(Scripts that build objects)
------------------------

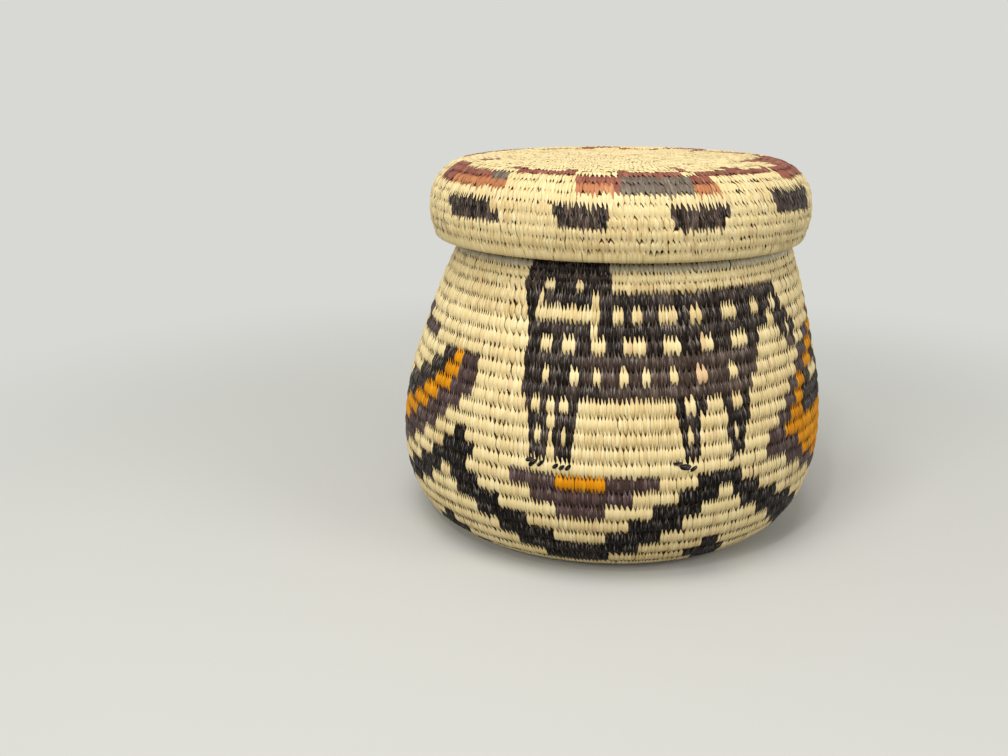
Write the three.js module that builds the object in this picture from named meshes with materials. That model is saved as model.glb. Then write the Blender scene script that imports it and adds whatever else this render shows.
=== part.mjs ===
// A coiled basket with a cap lid, in millimetres, +Z up, standing on z = 0.
// The basket is one long coil that starts at the middle of the base, winds outwards, turns up into a
// low, full belly and draws in to an upright collar. The lid is a second coil: a flat, slightly domed
// top, a rounded shoulder and a short side that hangs round the collar. The lid rests on the rim and
// lifts straight off. Each coil is cut into the stretches that its maker works in turn, from the start
// to the rim, and every stretch climbs by one row in each turn.
import * as THREE from "three";

// Sizes of the basket.
const BELLY_RADIUS = 90;
const BELLY_HEIGHT = 38; // where the basket is widest
const FOOT_RADIUS = 62; // outer edge of the flat that it stands on
const BASE_RISE = 1.9; // how far the middle of the base stands above the foot
const SHOULDER_RADIUS = 69.7; // under the lid's lower edge
const SHOULDER_HEIGHT = 117.7;
const COLLAR_RADIUS = 67.4;
const RIM_HEIGHT = 144.9;
const BASKET_TURNS = 43;
const COLLAR_TURN = 33.4; // from here up to the rim the bundle is thinner
const COLLAR_ROW = 0.653; // height of a row there, as a share of one below
const LEAN = 3.4; // how far the handmade wall drifts towards +X from the belly up to the shoulder
const NECK_LEAN = 0.8; // and how much more, mostly near the shoulder
const FLAT_CUT = 0.5; // how deep the lowest crests are pressed flat

// Sizes of the lid.
const LID_RADIUS = 78.6;
const LID_BOTTOM = 120.7;
const LID_TOP = 152.1; // where the top meets the shoulder
const LID_DOME = 1; // how far the middle of the top stands above that
const LID_SHOULDER = 17.5; // radius of the rounded shoulder
const LID_INSET = 1.8; // how far its lip draws in
const LID_OFFSET = 1.5; // where the lid sits along X, near the collar's own middle
const LID_TURNS = 33;
const LID_SIDE_TURN = 25; // from here down to the lip the bundle is thicker
const LID_SIDE_ROW = 1.39; // height of a row there, as a share of one on the top

// A coil's section: how far the crests of its rows, the grooves between them and the smooth inside
// stand off the middle of the wall, and how far the last row rounds over beyond the middle line's end.
const BASKET_SECTION = { crest: 3.2, groove: 2.3, inside: 2.5, rim: 2.2 };
const LID_SECTION = { crest: 2.8, groove: 2.0, inside: 2.0, rim: 2.1 };

const GAP = 0.3; // between neighbouring stretches
const SEAM_ANGLE = THREE.MathUtils.degToRad(205); // the side where each stretch starts and ends

// The middle line of the basket's wall, from the centre of the base to the rim.
const wall = BASKET_SECTION.crest;
const standing = wall - FLAT_CUT;
const basketLine = outline([
  [0, standing + BASE_RISE],
  [FOOT_RADIUS * 0.5, standing + BASE_RISE * 0.8],
  [FOOT_RADIUS * 0.84, standing + 0.1],
  [FOOT_RADIUS, standing],
  [70.6, 5.0],
  [77.0, 9.0],
  [80.9, 14.2],
  [84.6, 22.6],
  [BELLY_RADIUS - wall, BELLY_HEIGHT],
  [84.8, 59.6],
  [79.1, 80.9],
  [72.6, 101.5],
  [SHOULDER_RADIUS - wall, SHOULDER_HEIGHT],
  [COLLAR_RADIUS - wall + 0.6, SHOULDER_HEIGHT + 6],
  [COLLAR_RADIUS - wall, SHOULDER_HEIGHT + 13],
  [COLLAR_RADIUS - wall, RIM_HEIGHT - BASKET_SECTION.rim],
]);

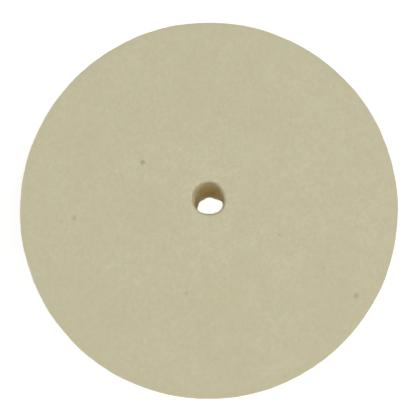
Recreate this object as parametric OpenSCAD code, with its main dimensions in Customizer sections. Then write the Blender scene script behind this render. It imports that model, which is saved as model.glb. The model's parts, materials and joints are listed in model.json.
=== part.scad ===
// Felt polishing wheel: a plain flat disc of pressed wool felt with a bore through
// its middle. It is built up from three plies of sheet felt, glued face to face.
// It lies on its rear face. The origin is on the bore's axis at the rear face, and
// +Z runs along the bore towards the front face. Sizes are in millimetres.

/* [Wheel] */
// Outer diameter of the wheel
wheel_d = 152.4; // [100:0.1:250]
// Width of the wheel from face to face
wheel_w = 38.1; // [20:0.1:60]
// Radius of the softened edge between each face and the rim
rim_edge_r = 0.5; // [0.2:0.1:3]

/* [Bore] */
// Diameter of the bore, a clearance fit on an arbor of 12.7
bore_d = 13; // [8:0.1:30]
// Radius of the softened edge at each mouth of the bore
mouth_edge_r = 1.6; // [0.3:0.1:3]

/* [Glue] */
// Thickness of each of the two glue layers
glue_t = 0.25; // [0.1:0.05:0.5]

/* [Hidden] */
$fn = 96;

felt_colour = [0.76, 0.74, 0.62];
glue_colour = [0.70, 0.64, 0.46];

ply_count = 3;
wheel_r = wheel_d / 2;
bore_r = bore_d / 2;
ply_t = (wheel_w - (ply_count - 1) * glue_t) / ply_count;
// Height from one ply's rear face to the next one's
ply_pitch = ply_t + glue_t;

// Half section of a flat ring as thick as t, in the plane of radius and height
module ring_section(t) {
    translate([bore_r, 0]) square([wheel_r - bore_r, t]);
}

// Half section of a ply whose upper face meets the bore and the rim in round edges
module face_ply_section() {
    mouth_x = bore_r + mouth_edge_r;
    rim_x = wheel_r - rim_edge_r;
    translate([bore_r, 0]) square([rim_x - bore_r, ply_t - mouth_edge_r]);
    translate([mouth_x, 0]) square([rim_x - mouth_x, ply_t]);
    translate([mouth_x, 0]) square([wheel_r - mouth_x, ply_t - rim_edge_r]);
    translate([mouth_x, ply_t - mouth_edge_r]) circle(r = mouth_edge_r);
    translate([rim_x, ply_t - rim_edge_r]) circle(r = rim_edge_r);
}

// A ply with its softened edges at the top
module face_ply() {
    color(felt_colour) rotate_extrude() face_ply_section();
}

// A glue layer: as wide as the plies that it joins
module glue_layer() {
    color(glue_colour) rotate_extrude() ring_section(glue_t);
}

module rear_felt_ply() {
    translate([0, 0, ply_t]) mirror([0, 0, 1]) face_ply();
}

module rear_glue_layer() {
    translate([0, 0, ply_t]) glue_layer();
}

module middle_felt_ply() {
    translate([0, 0, ply_pitch]) color(felt_colour) rotate_extrude() ring_section(ply_t);
}

module front_glue_layer() {
    translate([0, 0, ply_pitch + ply_t]) glue_layer();
}

module front_felt_ply() {
    translate([0, 0, 2 * ply_pitch]) face_ply();
}

front_felt_ply();
middle_felt_ply();
rear_felt_ply();
front_glue_layer();
rear_glue_layer();
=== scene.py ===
"""Looks of a felt polishing wheel: three plies of pressed wool felt, glued face to face and bored.

Everything is in metres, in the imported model's frame: the wheel lies on its rear face at z = 0,
with the bore's axis on Z and the front face up.
"""
import json
import math

import bpy
import numpy as np
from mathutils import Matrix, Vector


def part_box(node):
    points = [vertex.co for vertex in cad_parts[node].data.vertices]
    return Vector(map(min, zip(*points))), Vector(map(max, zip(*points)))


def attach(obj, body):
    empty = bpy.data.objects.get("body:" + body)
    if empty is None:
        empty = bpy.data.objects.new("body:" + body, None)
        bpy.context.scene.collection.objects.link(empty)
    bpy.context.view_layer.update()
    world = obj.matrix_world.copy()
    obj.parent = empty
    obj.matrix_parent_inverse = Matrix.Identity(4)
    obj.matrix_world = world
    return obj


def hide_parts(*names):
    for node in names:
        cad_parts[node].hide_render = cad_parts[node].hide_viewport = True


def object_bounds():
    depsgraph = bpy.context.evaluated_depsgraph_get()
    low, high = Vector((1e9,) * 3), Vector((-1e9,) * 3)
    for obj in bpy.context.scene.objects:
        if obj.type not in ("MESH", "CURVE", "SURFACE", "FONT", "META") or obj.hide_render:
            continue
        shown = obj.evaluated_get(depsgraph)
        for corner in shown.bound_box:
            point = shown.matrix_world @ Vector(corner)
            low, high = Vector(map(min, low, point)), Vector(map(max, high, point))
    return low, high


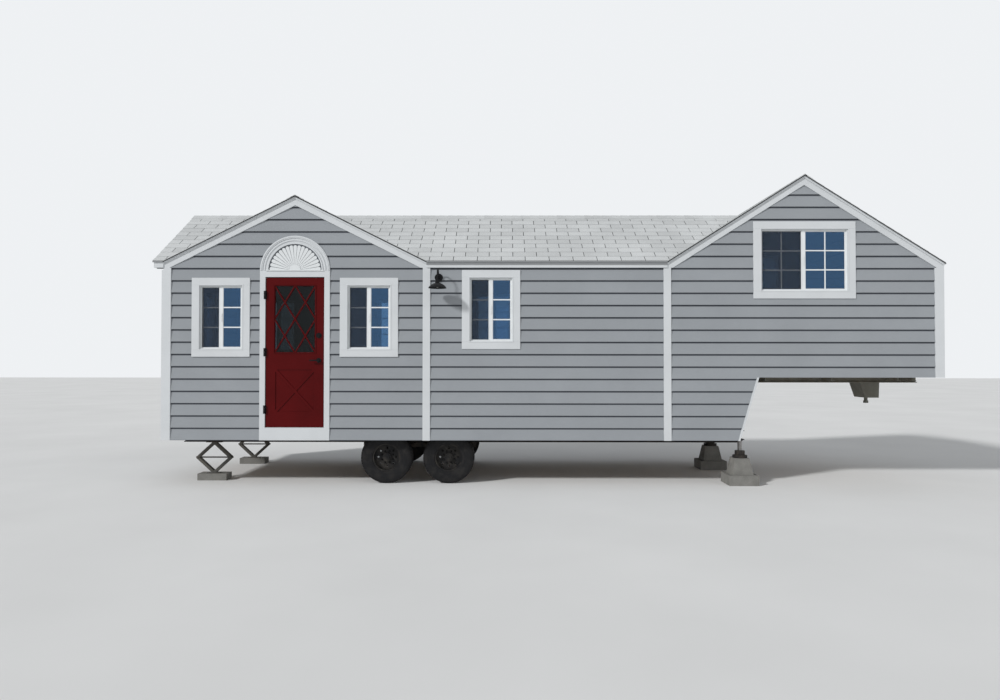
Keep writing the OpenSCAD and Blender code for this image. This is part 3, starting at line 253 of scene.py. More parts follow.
def srgb(r, g, b):
    """A colour given as 0 to 255 values on the screen, made linear."""
    return tuple(
        c / 255 / 12.92 if c <= 10 else ((c / 255 + 0.055) / 1.055) ** 2.4 for c in (r, g, b)
    )


BLACK, WHITE = (0, 0, 0), (1, 1, 1)
TRIM_WHITE = (208, 211, 213)
LINING_COURSE = 0.133


def along_wall(p, fine, across):
    """Coordinates that run along any upright wall: x and y together, then z."""
    along = p.node("ShaderNodeVectorMath", {0: p.place, 1: (1, 1, 0)}, operation="DOT_PRODUCT")
    return p.node("ShaderNodeCombineXYZ", {
        0: p.math("MULTIPLY", along.outputs["Value"], fine),
        2: p.math("MULTIPLY", p.axes()["Z"], across),
    }).outputs[0]


def siding_paint():
    """Grey paint on rough boards, with a painted shadow line at the top of each course, under the next
    board's butt.
    """
    p = Paint("siding_paint", rough=0.62)
    grey = srgb(148, 152, 156)
    tone = p.shades(p.noise(1.7, 4), grey, 0.9, 1.07)
    tone = p.blend(p.math("MULTIPLY", p.island(), 0.3), tone, shade(grey, 0.86))
    grain = p.noise(9, 6, 0.62, along_wall(p, 1.6, 26), 0.8)
    fine = p.noise(60, 3, 0.6, along_wall(p, 0.8, 14))
    streaks = p.shades(grain, grey, 0.93, 1.04, 0.35, 0.62)
    above = p.math("SUBTRACT", p.axes()["Z"], SKIRT_Z + FIRST_COURSE)
    course = p.math("FRACT", p.math("DIVIDE", above, COURSE))
    # Painted shadow: each course turns dark at its top, where the board above would cast its shadow; it
    # is also a little darker along its lower edge.
    painted_lap_shadow = p.ramp(course, [
        (0.0, (0.9, 0.9, 0.9)), (0.05, WHITE), (0.85, WHITE), (0.885, (0.2, 0.21, 0.24))])
    p.colour(p.blend(1.0, p.blend(0.45, tone, streaks), painted_lap_shadow, "MULTIPLY"))
    p.roughness(fine, 0.5, 0.72)
    p.bump(grain, 0.0016, 0.55)
    p.bump(fine, 0.0006, 0.4)
    return p.mat


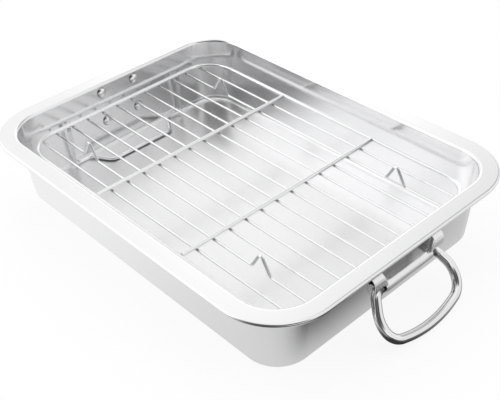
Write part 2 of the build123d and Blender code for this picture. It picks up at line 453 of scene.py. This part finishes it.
# Half of the section's places along the bracket, closer together where it changes
COLUMNS = (
    0, 8, 16, 21, 23.3, 24.2, 25, 25.8, 26.6, 27.4, 28, 28.3, 28.8, 29.4, 30, 30.5, 31.2,
    33.5, 36, 37.5, 38.5, 39.4, 40.2, 40.8, 41.2, 41.4, 41.5,
)


def blend_share(along):
    """0 in the tunnel, 1 in the hood and a smooth rise between them."""
    share = min(1, max(0, (abs(along) - BLEND_START) / BLEND_LENGTH))
    return share * share * (3 - 2 * share)


def corner_cut(along, end, radius):
    """How far the rounded corner at a flange's end takes its edge back."""
    past = abs(along) - (end - radius)
    return radius - sqrt(max(0, radius**2 - past * past)) if past > 0 else 0


def upper_section(along):
    """Outer skin from the upper flange's top to the barrel, or to the hood's open edge."""
    share = blend_share(along)

    def between(a, b):
        return a + (b - a) * share

    out, up = between(PIVOT_REACH, HOOD_REACH), between(0, HOOD_RISE)
    radius = between(TUNNEL_RADIUS, HOOD_RADIUS)
    last = between(ARC_END, 0)
    top = UPPER_FLANGE_TOP - corner_cut(along, HOOD_END, UPPER_CORNER)
    foot = up + radius + BRACKET_BEND
    edge = BRACKET_SHEET + BRACKET_BEND
    points = [(BRACKET_SHEET, top + (foot - top) * s) for s in (0, 0.05, 0.35, 0.65, 0.95, 1)]
    points += [
        (BRACKET_SHEET + BRACKET_BEND * (1 - cos(a)), foot - BRACKET_BEND * sin(a))
        for a in BEND_ANGLES
    ]
    points += [(edge + (out - edge) * s, up + radius) for s in (0.05, 0.5, 0.95, 1)]
    points += [
        (out + radius * cos(a), up + radius * sin(a))
        for a in np.linspace(pi / 2, last, UPPER_ARC_POINTS)[1:]
    ]
    for step in range(1, LIP_STEPS + 1):
        angle = last - LIP_STEP * step
        curved = Vector((out + radius * cos(angle), up + radius * sin(angle)))
        straight = Vector((out + radius, up - HOOD_LIP * step / LIP_STEPS))
        points.append(tuple(curved.lerp(straight, share)))
    return points


def lower_section(along, start):
    """Outer skin from the barrel's top round to the lower flange's bottom."""
    arc = [
        Vector((PIVOT_REACH + TUNNEL_RADIUS * cos(a), TUNNEL_RADIUS * sin(a)))
        for a in np.linspace(JOIN_ANGLE, -pi / 2, LOWER_ARC_POINTS)
    ]
    shift = Vector(start) - arc[0]
    points = [p + shift * max(0, 1 - i / MOVED_POINTS) ** 2 for i, p in enumerate(arc)]
    edge = BRACKET_SHEET + BRACKET_BEND
    foot = -TUNNEL_RADIUS - BRACKET_BEND
    bottom = -LOWER_FLANGE_BOTTOM + corner_cut(along, TUNNEL_HALF_LENGTH, LOWER_CORNER)
    points += [
        Vector((edge + (PIVOT_REACH - edge) * s, -TUNNEL_RADIUS)) for s in (0.95, 0.5, 0.05, 0)
    ]
    points += [
        Vector((BRACKET_SHEET + BRACKET_BEND * (1 - sin(a)), foot + BRACKET_BEND * cos(a)))
        for a in BEND_ANGLES
    ]
    points += [
        Vector((BRACKET_SHEET, foot + (bottom - foot) * s)) for s in (0.05, 0.35, 0.65, 0.95, 1)
    ]
    return points[1:]


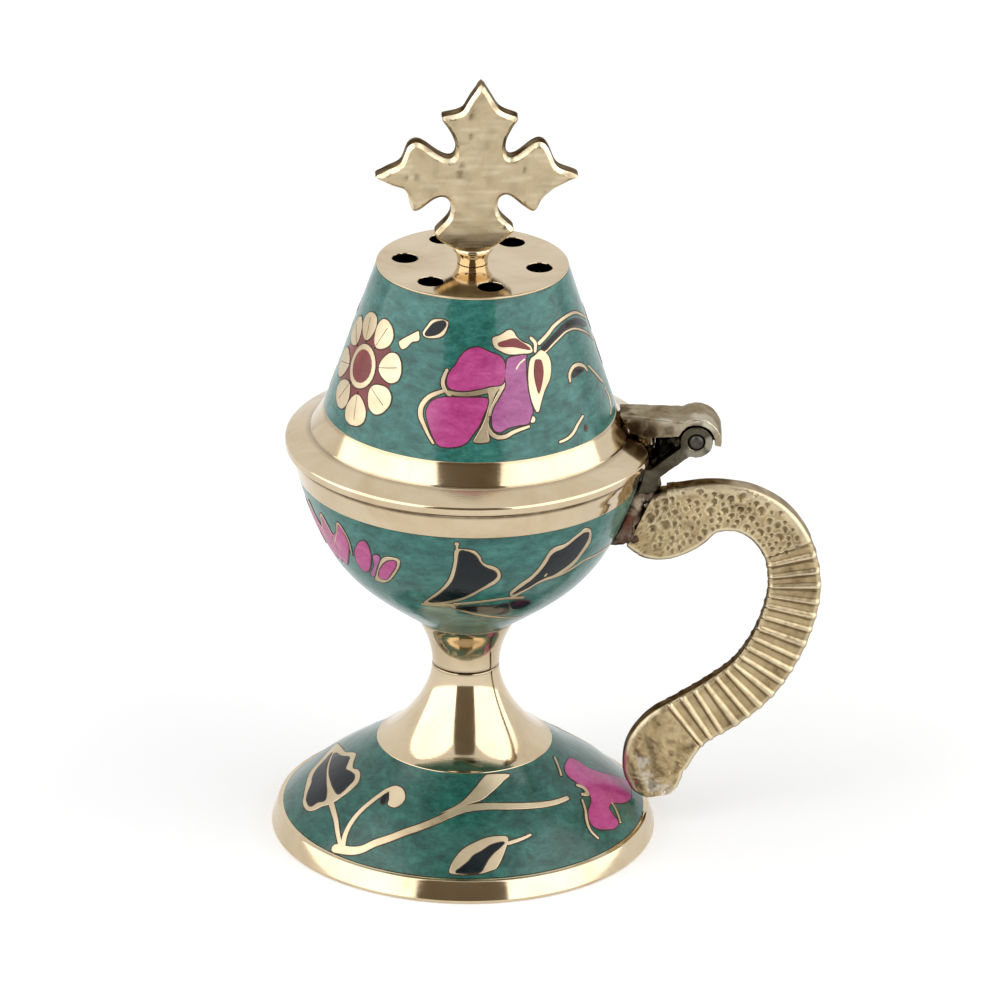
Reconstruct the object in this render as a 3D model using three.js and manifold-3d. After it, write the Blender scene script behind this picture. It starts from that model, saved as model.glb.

------------------------

From the line with "translate([bore_r, 0]) square([rim_x" through the line with "bpy.context.view_layer.update()", repeat every line exactly, both ends included, and nothing outside that range.

▸ **Finished task**:
    translate([bore_r, 0]) square([rim_x - bore_r, ply_t - mouth_edge_r]);
    translate([mouth_x, 0]) square([rim_x - mouth_x, ply_t]);
    translate([mouth_x, 0]) square([wheel_r - mouth_x, ply_t - rim_edge_r]);
    translate([mouth_x, ply_t - mouth_edge_r]) circle(r = mouth_edge_r);
    translate([rim_x, ply_t - rim_edge_r]) circle(r = rim_edge_r);
}

// A ply with its softened edges at the top
module face_ply() {
    color(felt_colour) rotate_extrude() face_ply_section();
}

// A glue layer: as wide as the plies that it joins
module glue_layer() {
    color(glue_colour) rotate_extrude() ring_section(glue_t);
}

module rear_felt_ply() {
    translate([0, 0, ply_t]) mirror([0, 0, 1]) face_ply();
}

module rear_glue_layer() {
    translate([0, 0, ply_t]) glue_layer();
}

module middle_felt_ply() {
    translate([0, 0, ply_pitch]) color(felt_colour) rotate_extrude() ring_section(ply_t);
}

module front_glue_layer() {
    translate([0, 0, ply_pitch + ply_t]) glue_layer();
}

module front_felt_ply() {
    translate([0, 0, 2 * ply_pitch]) face_ply();
}

front_felt_ply();
middle_felt_ply();
rear_felt_ply();
front_glue_layer();
rear_glue_layer();
=== scene.py ===
"""Looks of a felt polishing wheel: three plies of pressed wool felt, glued face to face and bored.

Everything is in metres, in the imported model's frame: the wheel lies on its rear face at z = 0,
with the bore's axis on Z and the front face up.
"""
import json
import math

import bpy
import numpy as np
from mathutils import Matrix, Vector


def part_box(node):
    points = [vertex.co for vertex in cad_parts[node].data.vertices]
    return Vector(map(min, zip(*points))), Vector(map(max, zip(*points)))


def attach(obj, body):
    empty = bpy.data.objects.get("body:" + body)
    if empty is None:
        empty = bpy.data.objects.new("body:" + body, None)
        bpy.context.scene.collection.objects.link(empty)
    bpy.context.view_layer.update()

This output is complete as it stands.